• PROBLEM STATEMENT: Reproduce the material that follows, please, but only from its first line to the line containing "foot_h = 1.5; // [0.8:0.1:4]", inclusive.

▬▬▬▬▬▬

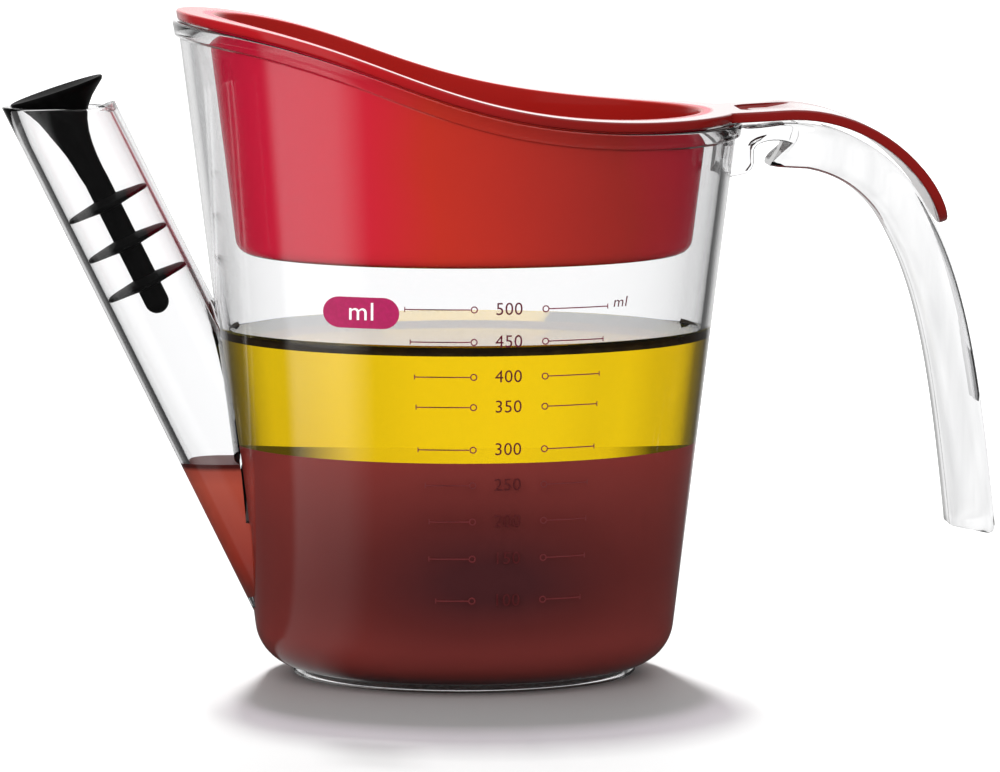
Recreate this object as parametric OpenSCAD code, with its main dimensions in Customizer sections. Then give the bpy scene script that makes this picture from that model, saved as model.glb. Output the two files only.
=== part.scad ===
// Fat separator: a clear jug with a low-set spout and an open-ended handle,
// a strainer lid that drops into the jug's mouth, and a rubber stopper in the spout.
// X runs from the spout (negative) to the handle (positive) and Z is up. The origin
// is on the jug's axis, on the plane that the foot ring stands on.

/* [Jug] */
// Outer radius that the sloping wall would have on the foot's plane
jug_base_r = 41.9; // [40:0.1:46]
// How much the radius grows for each mm of height
jug_draft = 0.125; // [0.1:0.005:0.15]
// Thickness of the clear wall
jug_wall = 2.1; // [1.6:0.1:3]
// Thickness of the jug's floor
jug_floor = 2.4; // [1.6:0.1:4]
// Outer radius of the corner between wall and floor
jug_corner_r = 9.5; // [6:0.5:14]
// Outer radius of the foot ring
foot_r = 35.3; // [30:0.1:37]
// Width of the foot ring's wall
foot_w = 2.4; // [1.5:0.1:5]
// How far the foot ring stands below the floor
foot_h = 1.5; // [0.8:0.1:4]

/* [Rim and lid line] */
// Height of the lid's top edge above the spout
rim_front_z = 136.7; // [128:0.1:145]
// How steeply the edge leaves its front end, in degrees
rim_front_fall = 6.5; // [0:0.5:12]
// How far that slope is felt along the edge
rim_front_hold = 51; // [30:1:60]
// Height of the crest of the lid's tail, over the handle
crest_z = 116.5; // [112:0.1:120]
// Distance of the crest from the jug's wall
crest_out = 9.9; // [8:0.1:14]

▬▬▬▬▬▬

• FULL OUTPUT:
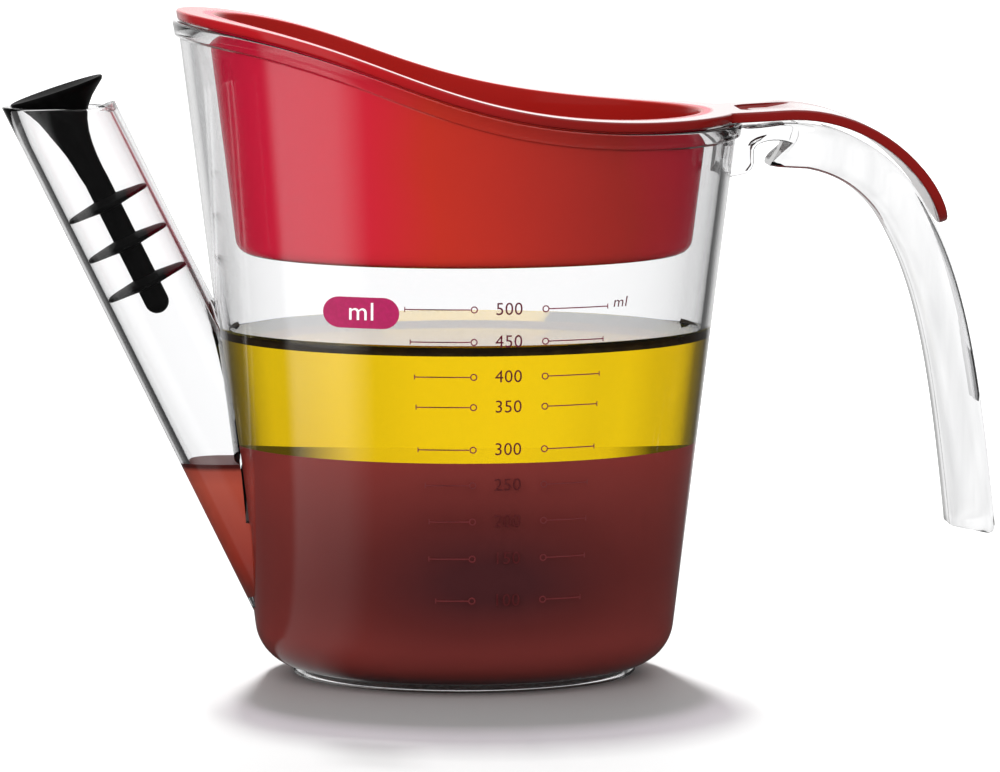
Recreate this object as parametric OpenSCAD code, with its main dimensions in Customizer sections. Then give the bpy scene script that makes this picture from that model, saved as model.glb. Output the two files only.
=== part.scad ===
// Fat separator: a clear jug with a low-set spout and an open-ended handle,
// a strainer lid that drops into the jug's mouth, and a rubber stopper in the spout.
// X runs from the spout (negative) to the handle (positive) and Z is up. The origin
// is on the jug's axis, on the plane that the foot ring stands on.

/* [Jug] */
// Outer radius that the sloping wall would have on the foot's plane
jug_base_r = 41.9; // [40:0.1:46]
// How much the radius grows for each mm of height
jug_draft = 0.125; // [0.1:0.005:0.15]
// Thickness of the clear wall
jug_wall = 2.1; // [1.6:0.1:3]
// Thickness of the jug's floor
jug_floor = 2.4; // [1.6:0.1:4]
// Outer radius of the corner between wall and floor
jug_corner_r = 9.5; // [6:0.5:14]
// Outer radius of the foot ring
foot_r = 35.3; // [30:0.1:37]
// Width of the foot ring's wall
foot_w = 2.4; // [1.5:0.1:5]
// How far the foot ring stands below the floor
foot_h = 1.5; // [0.8:0.1:4]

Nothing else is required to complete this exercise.